Preserving their social status among what Adam Serwer calls the “aristocracy of race” is worth more than financial benefit. Voting for “equalizing” programs that give others a leg up — especially those they perceive as lower on the ladder — challenges their social status, and they will have none of that even if it helps them too. The very idea that Black Lives Matter as much as theirs is a mortal threat to their social status. They will take up arms to preserve that order.

Kaplan continues:

Trump’s aim is to incite fear—fear of violence, disorder, change—and to paint himself as the bastion of law and order. It’s an odd tactic for an incumbent president, and it’s unclear whether the ploy is working. But, as Kilcullen and Kalyvas point out, he’s right about the fear’s potency. And the first violent incidents can spark a self-reinforcing cycle of violence, retaliation, and retaliation for that. “It doesn’t matter what the original grievance is,” Kilcullen says. “It becomes self-sustaining.”

Kilcullen does not believe insurgency is inevitable yet. A “pre-McVeigh moment,” Kilcullen dubs it.

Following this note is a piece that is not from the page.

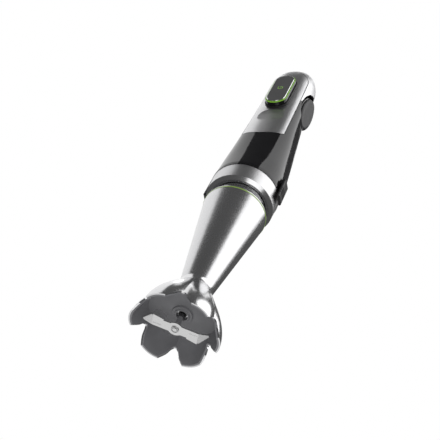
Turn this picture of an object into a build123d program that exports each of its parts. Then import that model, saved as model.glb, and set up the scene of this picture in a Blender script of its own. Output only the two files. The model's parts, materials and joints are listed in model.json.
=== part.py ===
from build123d import *
import math
import os

# Immersion blender, millimetres. +Z is up, the origin is the centre of the bell's rim,
# the thumb panel faces -Y and the finger trigger is on the +Y side.

# ---- driving dimensions -------------------------------------------------------------
TOTAL_H = 419.5            # from the rim to the top of the handle's crown
HANDLE_Z = 199.0           # where the housing starts, above the base ring
RUNNING_FIT = 0.06         # radial clearance of a sliding or turning fit
SEAM = 0.6                 # visible gap along the panel's edge

# bell
LOBES = 6                  # scallops round the bell
LOBE_PITCH = 360 / LOBES
FIRST_LOBE = 18            # degrees from +X to the middle of the first lobe
BELL_SECTIONS = [          # height, radius at a lobe, radius at a valley
    (0.0, 37.8, 33.0),
    (16.0, 34.0, 30.2),
    (32.0, 25.6, 23.7),
    (46.0, 16.6, 16.3),
]
BELL_TOP_Z = 46.0
SHELL_T = 1.2              # steel skin of the bell
LINER_T = 1.5              # plastic liner inside the skin
ROOF_Z = 20.6              # ceiling of the hollow
LINER_TOP_Z = 24.0
NOTCH_TOP_Z = 12.0

# blade
BLADE_Z = 2.6
BLADE_T = 1.2
BLADE_AZIMUTH = 22
HUB_R = 6.4
FIN_H = 5.6
DRIVE_SHAFT_R = 2.2

# outer tube
NECK_R = 14.6
NECK_Z = 54.0
GREEN_R = 29.9
GREEN_Z = 161.5
SHOULDER_R = 25.2
SHOULDER_Z = 169.5
TUBE_TOP_Z = 177.0
TUBE_T = 1.2
LIFT = 5.0                 # how far the tube and bell slide up towards the collar

# collar and coupling
BEVEL_IN_R = 25.8
BEVEL_EDGE_R = 29.0
BEVEL_Z = 174.4
COLLAR_LOW_R = 32.4
COLLAR_LOW_Z = 177.0
COLLAR_TOP_R = 33.0
COLLAR_TOP_Z = 194.8
BASE_R = 33.4
BASE_Z = 195.1
GUIDE_R = 4.8
GUIDE_BORE_R = 3.6
INSERT_Z = TUBE_TOP_Z + LIFT + 3.0    # underside of the insert's floor, clear of the lifted tube
PLUG_R = 26.0
PLUG_T = 2.8
PLUG_TOP_Z = 206.0

# handle: height, half width, front y, back y, squareness of the section
HANDLE_SECTIONS = [
    (199.0, 33.1, -33.1, 33.1, 2.0),
    (217.0, 32.4, -30.6, 32.2, 2.2),
    (240.0, 31.0, -28.2, 29.5, 2.4),
    (258.0, 29.8, -27.0, 26.6, 2.5),
    (276.0, 28.6, -26.2, 23.5, 2.6),
    (300.0, 27.0, -25.6, 19.5, 2.7),
    (320.0, 25.9, -25.5, 16.5, 2.7),
    (340.0, 25.1, -25.7, 14.4, 2.7),
    (362.0, 24.8, -26.1, 13.5, 2.6),
    (382.0, 24.9, -26.6, 13.8, 2.5),
    (397.0, 24.0, -26.4, 13.9, 2.4),
    (407.0, 21.4, -24.4, 12.6, 2.3),
    (414.5, 16.6, -20.2, 9.2, 2.2),
    (TOTAL_H, 8.4, -12.4, 3.0, 2.0),
]
CROWN_Z = 400.0            # above this the sections close in to the top
WALL_T = 4.0
PANEL_T = 2.2
GRIP_T = 2.0
SECTION_POINTS = 20

# front panel, seen from the front
PANEL_LOW_Z = 272.0
PANEL_SAG = 5.0             # how far the lower edge and the step dip in the middle
PANEL_LOW_W = 21.6
PANEL_HIGH_Z = 384.0
PANEL_HIGH_W = 20.2
PANEL_TOP_Z = 403.5
PANEL_CORNER_R = 4.0
STEP_Z = 299.0
SCOOP_R = 46.0
SCOOP_DEPTH = 1.5

# unlock button
BUTTON_LOW_Z = 320.0
BUTTON_HIGH_Z = 380.0
BUTTON_W = 11.6
BUTTON_FACE_Y = -33.4
BUTTON_TRAVEL = 1.6

# finger trigger: an oval barrel lying across the handle, tilted back a little
TRIGGER_Y = 1.5
TRIGGER_Z = 354.5
TRIGGER_TILT = 8
TRIGGER_SEMI_Y = 14.5
TRIGGER_SEMI_Z = 29.5
TRIGGER_HALF_W = 25.2
TRIGGER_CHEEK = 2.2
TRIGGER_WALL = 2.6
TRIGGER_GAP = 0.4
TRIGGER_TRAVEL = 3.5

# release buttons
RELEASE_W = 12.0
RELEASE_TRAVEL = 1.5
RELEASE_LOW_Z = 185.0
RELEASE_BRIDGE_Z = 208.0
RELEASE_TOP_Z = 214.0
RELEASE_IN_R = BASE_R + RELEASE_TRAVEL + 0.2
RELEASE_OUT_R = RELEASE_IN_R + 2.3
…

Serwer reviews the history of Reconstruction and white backlash and concludes this moment in history may be different. “This time I know our side will win,” as Victor Laszlo might say. Serwer concludes:

There has never been an anti-racist majority in American history; there may be one today in the racially and socioeconomically diverse coalition of voters radicalized by the abrupt transition from the hope of the Obama era to the cruelty of the Trump age. All political coalitions are eventually torn apart by their contradictions, but America has never seen a coalition quite like this.

History teaches that awakenings such as this one are rare. If a new president, and a new Congress, do not act before the American people’s demand for justice gives way to complacency or is eclipsed by backlash, the next opportunity will be long in coming. But in these moments, great strides toward the unfulfilled promises of the founding are possible. It would be unexpected if a demagogue wielding the power of the presidency in the name of white man’s government inspired Americans to recommit to defending the inalienable rights of their countrymen. But it would not be the first time.

But transformation will mean more than tinkering around the edges of police reforms and whatnot. Deeper, more structural reforms are required for a new Reconstruction to take hold. That will depend on whether the Democratic Party in the 21st century is up to the task and on how well Trump’s campaign of fear succeeds.